Quarterly reports are really important:
http://tracker.nagios.com/view.php?id=700
And Nagios response has been in the past to schedule reports during night or, but as we need to run a report first before we can schedule it, and reporting settings regularely need to be changed, this solution could only work if we wouldn't be forced to run the report first before we can schedule it. THis certainly applies to long running reports..
http://tracker.nagios.com/view.php?id=648
As said in the past personally I have no issues with a report running long. But this should not throttle the cpu of our Nagios XI production server.
Please +1 my feature requests if you agree with me
Grtz
Willem
Re: Availability Report slow
Posted: Mon Apr 13, 2015 11:35 am
by abrist
I agree on all counts. BTW - I sent you a PM

Re: Availability Report slow
Posted: Tue May 19, 2015 12:14 pm
by mejokj
I am still facing this issue. The reports are being generated properly but when I click on the 'pdf' icon to download the report in PDF format it just hangs.
I see the following processes on the server that is using wkhtmltopdf:
[root@NMSAPPSERVER1 ~]# ps aux | grep pdf
root 2146 0.0 0.0 4356 740 pts/0 S+ 21:05 0:00 grep pdf
apache 8457 0.0 0.0 5316 1196 ? S 21:03 0:00 sh -c /usr/bin/wkhtmltopdf --no-outline --footer-spacing 3 --margin-bottom 15mm --footer-font-size 9 --footer-right "Page [page] of [toPage]" --footer-left "2015-05-19 21:03:06" '
http://10.10.10.9/nagiosxi//reports/ava ... cale=en_US' '/usr/local/nagiosxi/tmp/scheduledreport-nagiosadmin-1432054986-page.pdf' 2>&1
apache 8458 0.2 0.1 100696 24120 ? Sl 21:03 0:00 /usr/bin/wkhtmltopdf --no-outline --footer-spacing 3 --margin-bottom 15mm --footer-font-size 9 --footer-right Page [page] of [toPage] --footer-left 2015-05-19 21:03:06
http://10.10.10.9/nagiosxi//reports/ava ... cale=en_US /usr/local/nagiosxi/tmp/scheduledreport-nagiosadmin-1432054986-page.pdf
Re: Availability Report slow
Posted: Tue May 19, 2015 2:09 pm
by abrist
We have talked about this internally and there have been some decent suggestions for changing the current method of report generating. The current issue is that the cgi call to gather the availability data is called through apache, hanging the service until the thread is killed or the report is generated.
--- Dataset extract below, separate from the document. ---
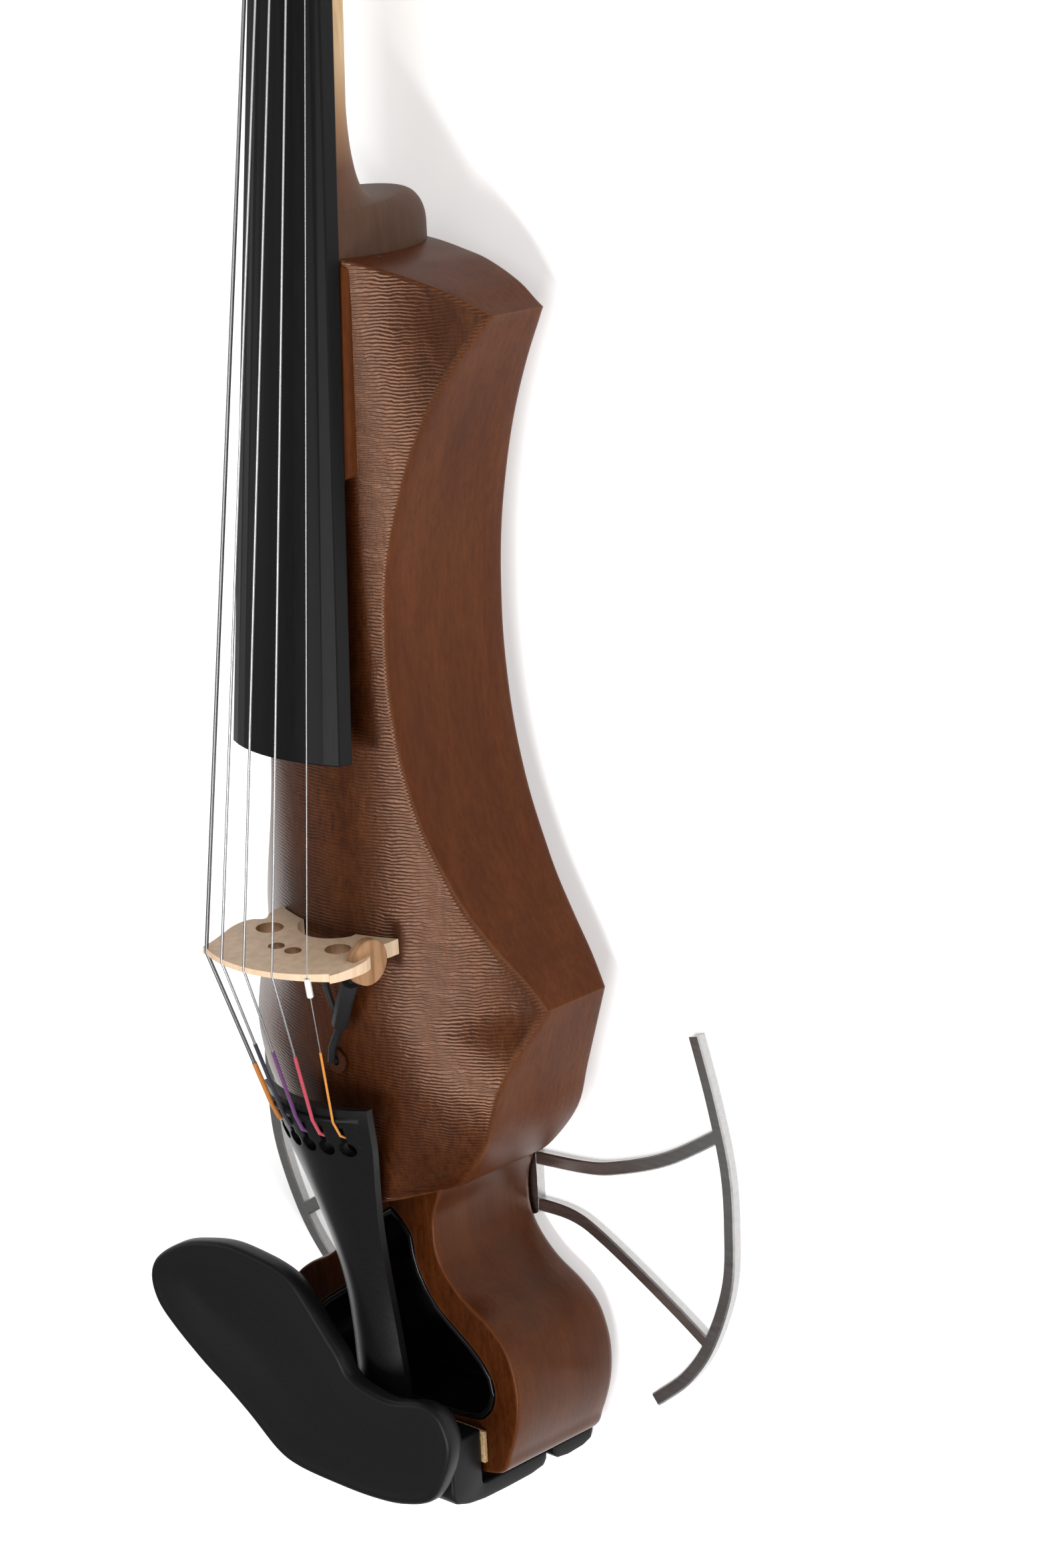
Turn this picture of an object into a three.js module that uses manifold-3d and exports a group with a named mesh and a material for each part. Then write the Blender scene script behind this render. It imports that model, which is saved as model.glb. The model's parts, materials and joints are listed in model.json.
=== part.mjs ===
// Five-string electric violin lying on its back, in millimetres.
// X runs toward the treble side, Y toward the scroll and Z out of the front.
// The origin is the middle of the back face of the shoulder bracket.
// Inside the violin group the bridge stands at Y = 0 and its feet at Z = 0.

import * as THREE from 'three';
import { mergeVertices } from 'three/addons/utils/BufferGeometryUtils.js';
import Module from 'manifold-3d';

const wasm = await Module();
wasm.setup();

// Shared sizes: fit is the gap between touching pieces, overrun is how far a cutting shape runs past a face

const stringLength = 325;
const bridgeToBracket = 90;
const fit = 0.3;
const overrun = 4;

// Main body

const bodyLength = 284;
const bodyTail = -83;
const cornerHalf = 57;
const bodyBack = 53;
const bellyCrown = 3;
const bellyEdgeDrop = 30.9;
const bellySteps = 12;
const platformHalf = 18.5;
const platformLength = 64;
const topSlope = 0.12;

// Side outlines: share of cornerHalf, share of bodyLength up from the tail end

const trebleShares = [
  [0.42, 0.012], [0.56, 0.031], [0.765, 0.081], [0.853, 0.133], [1, 0.222],
  [0.92, 0.256], [0.81, 0.294], [0.705, 0.333], [0.63, 0.369], [0.555, 0.41],
  [0.5, 0.451], [0.46, 0.493], [0.437, 0.534], [0.425, 0.577], [0.428, 0.619],
  [0.44, 0.661], [0.465, 0.703], [0.505, 0.745], [0.558, 0.789], [0.625, 0.831],
  [0.71, 0.874], [0.81, 0.917], [0.885, 0.955], [0.93, 1.068],
];
const bassShares = [
  [0.42, 0.012], [0.56, 0.031], [0.765, 0.081], [0.853, 0.133], [1, 0.222],
  [0.92, 0.256], [0.81, 0.294], [0.7, 0.333], [0.61, 0.369], [0.54, 0.41],
  [0.493, 0.458], [0.467, 0.509], [0.475, 0.56], [0.52, 0.611], [0.61, 0.659],
  [0.772, 0.714], [0.6, 0.755], [0.418, 0.791], [0.418, 1.068],
];
const topShares = [
  [1.2, 0.84], [0.96, 0.921], [0.865, 0.94], [0.775, 0.953], [0.672, 0.968], [0.505, 0.983],
  [0.35, 0.991], [0, 1], [-0.7, 1],
];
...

It would be better to separate the cgi call from apache, through a cli QUERY most likely. It would need to have hooks in the backend, etc. There are many methods to fix this issue though, including the one above - but they all require rewriting the reporting engine.
We do not have a resolution yet, but we are very aware of this.
Re: Availability Report slow
Posted: Mon May 23, 2016 10:41 am
by mrochelle
Any update on this issue? We are experiencing the same problem and at this point, most all reports fail to return data and run indefinitely. However, I believe this is unique in our circumstance due to the size of the nagios server with Active Host / Service Checks: 2351 / 18006. We have a number of smaller nagios servers with no reporting problems at all so I suspect we have exceeded some parameter that the existing reporting code is not able to handle. We are able to pull reports through the backend without a problem using Thruk but the output is not as well formatted and graphic as native nagios XI.
Thanks, Marcus
Re: Availability Report slow
Posted: Mon May 23, 2016 11:17 am
by tmcdonald
So a few things:
- I do believe your issue has to do with the number of objects being monitored, as 20k checks is usually the most I recommend for a single XI server for just this reason. Especially if your checks are running on average more than once every 5 minutes, you are going to see a lot of historical data that the reports need to dig through.
- You can somewhat mitigate the timeouts by increasing some PHP limits:
Code: Select all
max_execution_time = 60 ; Maximum execution time of each script, in seconds
max_input_time = 60 ; Maximum amount of time each script may spend parsing request data
memory_limit = 256M ; Maximum amount of memory a script may consume
but even that will only get you so far, and will not help too much with the speed.
- I can't say we officially support/recommend running Thruk on an XI machine - it might not break anything, but we have not tested it so we can't guarantee its stability.
As for the original issue itself, we now generate reports using AJAX so the timeouts should not be due to any hanging on the frontend. It still may take a long time, but as long as your PHP settings in /etc/php.ini are high enough it should eventually complete. It's basically now just a "too much data" issue causing the slowness.
We do have a developer here who has a caching component for reports in the works that should help a bit, but it will not be available until 5.3.0. I won't have many more details until then, unfortunately.
Re: Availability Report slow
Posted: Fri Jun 17, 2016 12:09 pm
by mrochelle
Just a quick update. I split our master nagios XI server into 3 nagios XI servers with approximately 7000 - 9000 monitored objects on each. The report functionality works like a charm in only a few minutes for some of the larger reports.
Marcus - Looking forward to Nagios 2016 World Conf.